Larry was not a superstitious man, but he didn’t see how Skylar’s appearance could be a coincidence. It had to have been arranged. Sometimes he imagined a great wheel in the sky, as if the universe was a game of roulette that turned and turned until one day the ball landed on you. Larry had been waiting all his life for a chance to win. He wondered if today was finally that day.
On Monday night, after Thomas refused to let him in, Larry had walked home and poured himself a stiff scotch. He simmered in failure and looked for Skylar in old celebrity magazines and masturbated furiously. The next morning he was awakened by a headache so powerful it rang like a bell between his ears. He made more instant pancakes and saturated them with real maple syrup and downed a breakfast shot of Bailey’s. He sat on his back porch and stared at the green water of his swimming pool. He wondered about the plan Blaise had proposed.
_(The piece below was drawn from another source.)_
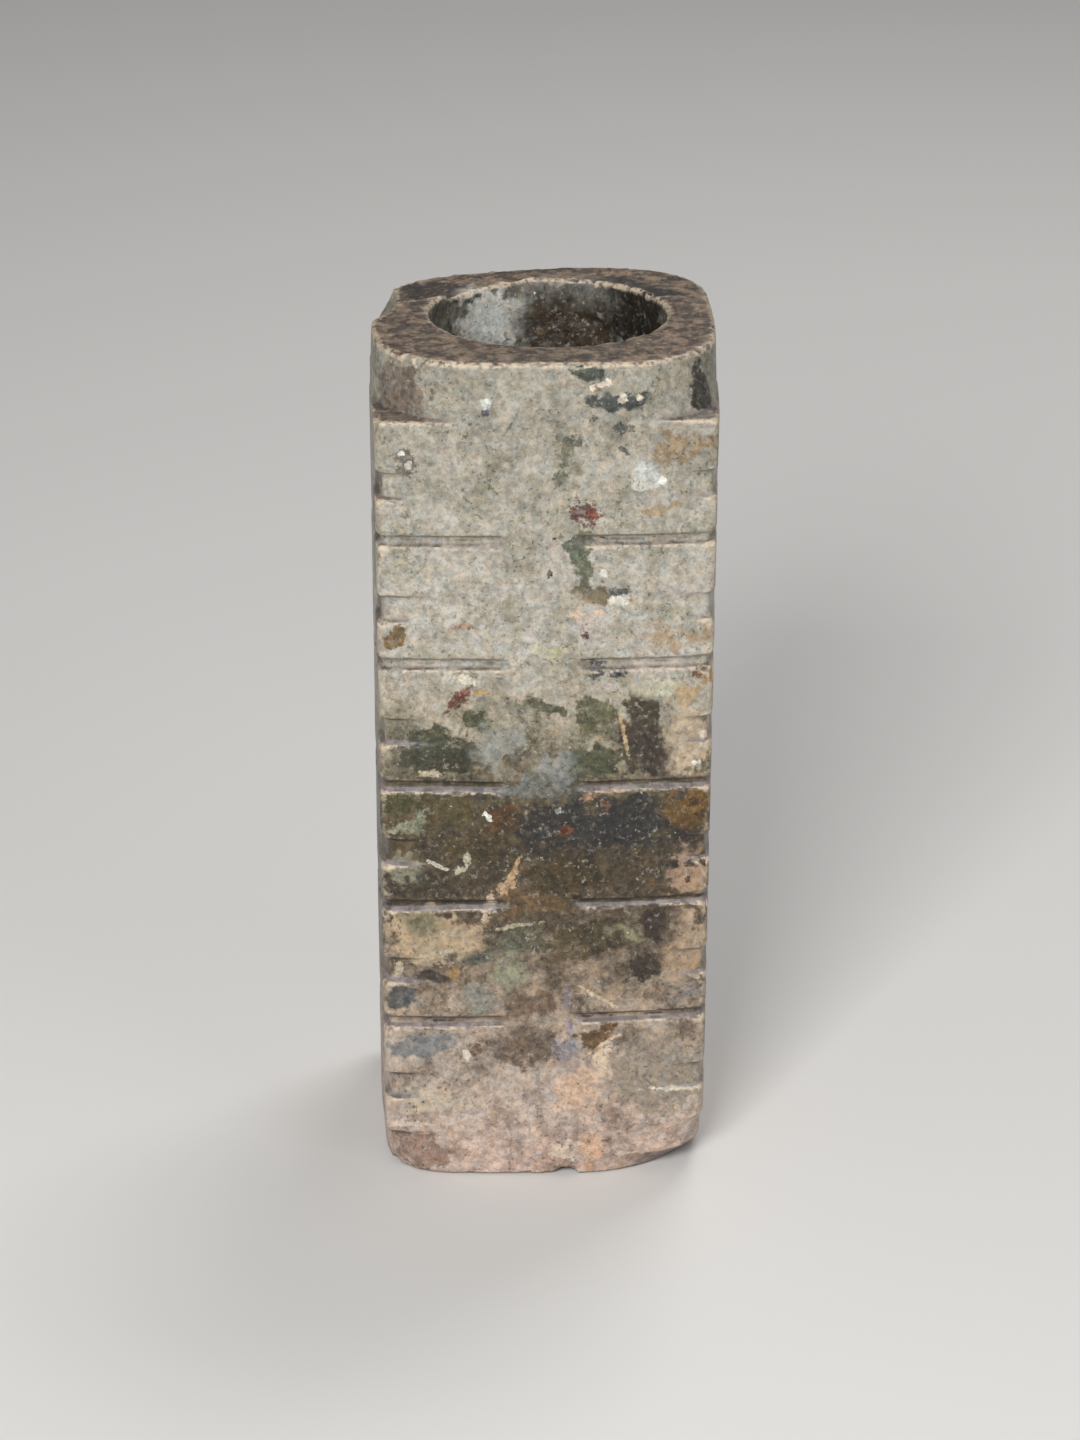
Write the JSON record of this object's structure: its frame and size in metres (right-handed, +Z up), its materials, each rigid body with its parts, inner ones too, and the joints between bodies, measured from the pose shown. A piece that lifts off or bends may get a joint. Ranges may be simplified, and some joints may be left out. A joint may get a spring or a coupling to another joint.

It was a long walk, fraught with danger, but what other choice did he have?
Larry imagined himself on the road, strolling beside Skylar. Their arms, beaded with sweat, sometimes brushed against each other, electrifying him, electrifying her. He realized he was getting hard again and went inside to relieve the pressure. Afterward he inspected the empty shelves of his pantry and finally his mind was made up.
Even so, it took several more hours and fingers of scotch before he summoned the nerve to walk down the street and talk to Matt Bernhardt. Matt was a thick-headed redneck who already had canvassed the neighborhood looking for food, and who resented the success of others. He had been sitting in his back yard, tending to a bed of coals, cooking something that looked like a dog (but couldn’t possibly be a dog). When he heard about Skylar and the family Thomas was hosting, Matt replied by clapping Larry on the shoulder and smiling a ghoulish smile.
“You done good, Professor. Want to come along when we liquidate his stock?”
Larry had shaken his head violently. Just because he despised Thomas didn’t mean he wanted to physically steal from him.
“No problem at all,” said Matt amiably. “Me and my men will go in after midnight. Feel free to stop here in the morning for breakfast, assuming there’s as much food as you say.”
Matt noticed Larry looking at the fire.